There is a longstanding consensus among political scientists that America’s two major parties are becoming more polarized, but that polarization has not been symmetrical. A June 2014 survey from Pew Research Center charted the last two decades of polarization and found that the median Republican voter began hurtling away from the center and toward the right circa 2004. Democrats moved left between 1994 and 1999, but then kept relatively static until 2011.

But then the party lurched in a more progressive direction again between 2011 and 2014, such that Pew found the share of Democrats “who are consistently liberal has quadrupled … over the past 20 years."

More recent investigations support this conclusion.
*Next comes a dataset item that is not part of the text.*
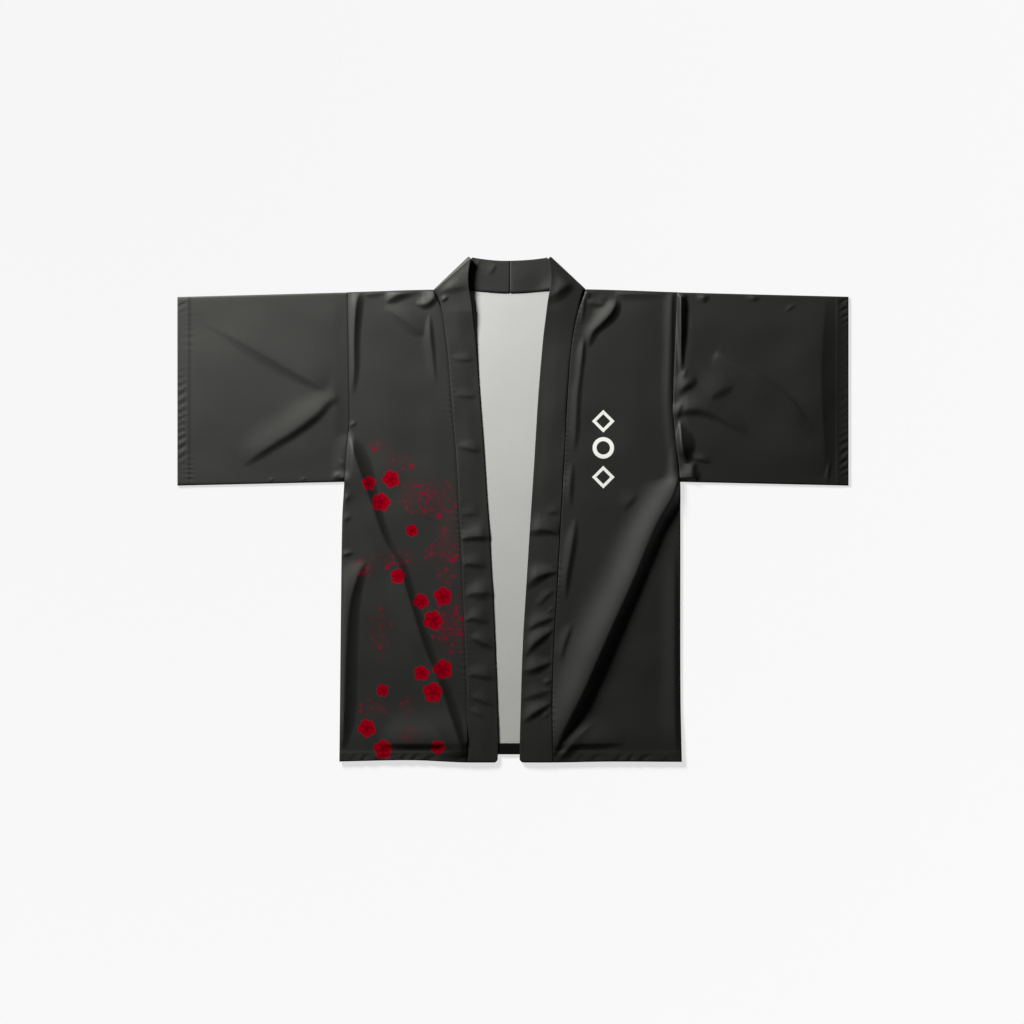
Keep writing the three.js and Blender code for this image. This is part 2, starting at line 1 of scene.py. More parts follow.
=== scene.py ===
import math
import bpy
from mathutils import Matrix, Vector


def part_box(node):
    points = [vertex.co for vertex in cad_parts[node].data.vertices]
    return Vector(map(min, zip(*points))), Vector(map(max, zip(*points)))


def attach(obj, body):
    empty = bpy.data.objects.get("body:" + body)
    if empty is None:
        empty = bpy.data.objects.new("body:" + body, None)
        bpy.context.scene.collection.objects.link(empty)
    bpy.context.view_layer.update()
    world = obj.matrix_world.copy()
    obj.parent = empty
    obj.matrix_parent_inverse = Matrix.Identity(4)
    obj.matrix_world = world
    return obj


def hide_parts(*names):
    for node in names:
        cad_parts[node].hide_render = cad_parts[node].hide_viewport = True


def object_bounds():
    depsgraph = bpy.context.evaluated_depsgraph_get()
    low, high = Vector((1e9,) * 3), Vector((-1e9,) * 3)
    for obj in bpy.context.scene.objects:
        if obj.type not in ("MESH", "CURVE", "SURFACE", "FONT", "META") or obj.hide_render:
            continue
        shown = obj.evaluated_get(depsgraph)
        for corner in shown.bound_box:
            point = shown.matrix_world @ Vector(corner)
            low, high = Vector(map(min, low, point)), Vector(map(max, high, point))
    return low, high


bl_info = {
    "name": "Short Kimono Jacket",
    "version": (1, 0, 0),
    "blender": (4, 5, 0),
    "location": "3D View > Sidebar > Jacket",
    "description": "Cloth, print and stitching for a short kimono jacket laid flat",
    "category": "Object",
}

from collections import namedtuple

import bmesh
import bpy
import numpy as np
from bpy.props import FloatProperty, FloatVectorProperty, PointerProperty
from mathutils import Euler, Matrix, Vector

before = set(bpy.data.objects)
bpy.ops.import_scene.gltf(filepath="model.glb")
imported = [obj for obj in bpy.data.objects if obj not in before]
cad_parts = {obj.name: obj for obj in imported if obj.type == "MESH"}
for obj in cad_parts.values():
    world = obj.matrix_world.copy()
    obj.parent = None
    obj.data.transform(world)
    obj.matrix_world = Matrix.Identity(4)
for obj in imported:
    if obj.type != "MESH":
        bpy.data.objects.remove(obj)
CAD_LOW, CAD_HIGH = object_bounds()

# Every table below is in millimetres. +X runs to the wearer's left and +Y to the neck.
MM = 0.001
TOP = (CAD_HIGH.y - CAD_LOW.y) / 2 / MM  # top of the collar, as far from the middle as the hem
HALF_SPAN = (CAD_HIGH.x - CAD_LOW.x) / 2 / MM  # from the middle to a cuff
CLOTH = (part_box("back")[1].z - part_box("back")[0].z) / MM
BAND = 2 * CLOTH
SEAM = 0.3  # gap between pieces that lie on each other or are sewn together
FRONT_REST = CLOTH + SEAM
HEM_REST = FRONT_REST + CLOTH + SEAM
HEM_WIDTH = 17.5
CUFF_WIDTH = 19
HEM_STEP = 0.5  # how far a stitched hem stands above the cloth beside it
HEM_SLOPE = 1.8  # width of the slope between them
BAND_WIDTH = 47
COLLAR_LENGTH = 990  # half of the collar, from its hem to the centre back
ARMPIT = 43.5
ARMHOLE_TOP = 342
CUFF_FOOT = 37.5
CENTRE_BACK = -4.6
FAN_START = 312  # from here up the band turns into its fold at the shoulder
SHOULDER_ROW = 343  # mesh row that becomes the shoulder edge
BACK_FOOT = -394  # mesh row that becomes the hem of the back
CLIMB_START = -305  # from here down the fronts climb onto the back's turned-up hem
CLIMB = 66  # over this length

# Side edges of the body: y, x
RIGHT_SIDE = (
    (-398, -273.2),
    (-146, -270.7),
    (-14, -268.8),
    (40, -265.6),
    (84, -263),
    (137, -258.2),
    (342, -260.3),
)
LEFT_SIDE = (
    (-398, 265.6),
    (-280, 263.6),
    (-8, 263.4),
    (43, 263.1),
    (96, 257.8),
    (160, 252.4),
    (196, 253.3),
    (342, 259.3),
)
# Upper and lower edges: x, y
SHOULDER = ((-528, 334.6), (-260, 342), (-124, 346), (113, 346.5), (259, 342), (528, 335))
BACK_TOP = (
    (-260, 341.6),
    (-150, 343.2),
    (-68, 343.3),
    (-48, 342.1),
    (-22, 340.1),
    (4, 339.7),
    (28, 341.2),
    (55, 343.2),
    (140, 343.2),
    (259, 341.6),
)
NECK_TOP = (
    (-70, 398),
    (-54, 395.2),
    (-28, 392.2),
    (-5, 391.7),
    (26, 393.2),
    (47, 395.7),
    (59, 398),
)
FRONT_HEM = ((-273, -396.4), (-160, -394.4), (-71, -398), (63, -398), (150, -396.6), (266, -397))
BACK_HEM = ((-273, -394.5), (-100, -386.5), (0, -385.3), (100, -386.5), (266, -394.5))
# Collar bands: y, x of the seam, x of the free edge, lift of the seam, lift of the free edge
RIGHT_BAND = (
    (-398, -71.3, -26.5, 0, 0),
    (-394.5, -71.3, -24.2, 0, 0),
    (-352, -71.6, -23.5, 0, 0),
    (-280, -72.9, -25.7, 0, 0.2),
    (-184, -76.8, -29.6, 0, 0.4),
    (-50, -82.3, -36.7, 0, 0.4),
    (95, -90.2, -46.1, 0, 0.2),
    (170, -96.5, -51.5, 0, 0.3),
    (232, -101.2, -56.2, 0, 0.9),
    (275, -106, -59.8, 0.4, 2.6),
    (312, -111.8, -64, 1, 7),
    (343, -124, -67, 1.5, 10),
)
LEFT_BAND = (
    (-398, 63.1, 13, 0, 0),
    (-394.5, 63.1, 10.4, 0, 0),
    (-298, 62, 12.4, 0, 0.2),
    (-203, 64.9, 15.7, 0, 0.4),
    (-107, 70.7, 21.6, 0, 0.4),
    (-31, 74.5, 26.3, 0, 0.4),
    (65, 80.1, 32.6, 0, 0.2),
    (180, 86, 39.7, 0, 0.3),
    (256, 91.6, 46, 0.1, 0.9),
    (283, 96, 48.8, 0.4, 2.2),
    (312, 102.6, 52.5, 0.9, 5),
    (343, 113.4, 56, 1.5, 9),
)
Turn = namedtuple("Turn", "seam_x seam_y peak_x peak_y seam_roll peak_roll")
RIGHT_TURN = Turn(-124.2, 346.8, -69.8, TOP, 1.6, 5.2)
LEFT_TURN = Turn(113.6, 347.4, 59.2, TOP, 1.6, 5.2)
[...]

A Gallup poll from June of this year found that the share of Democrats who “identify as social liberal and economic moderate/liberal” — as opposed to those who describe themselves as economic conservatives — has risen from 30 percent to 47 percent since 2001.

One of the biggest factors driving this ideological shift may be the widening chasm between the rich and everyone else. In late August researchers at Princeton, Georgetown and the University of Oregon issued a research paper finding a causal link between growing income inequality and increasingly assertive Democratic liberalism on the state level. The researchers do not speculate at length about why the causal link exists, but suggest that Democrats may in part be influenced by growing "demands for redistribution."

That comports with worldwide trends in political economy. As global inequality has continued to rise, insurgent left-wing political factions have to come to overtake the center-left in a handful of other Western states. The most recent example is the surprise victory of perennial back-bencher Jeremy Corbyn in the 2015 leadership race to head the United Kingdom’s Labour Party.

Corbyn’s rise has been widely regarded as a death knell for Tony Blair’s center-left New Labour movement. As the Democratic Party in the United States apparently heads toward a similar ideological transformation, the extinction of its own mid-'90s centrist wing may also be at hand.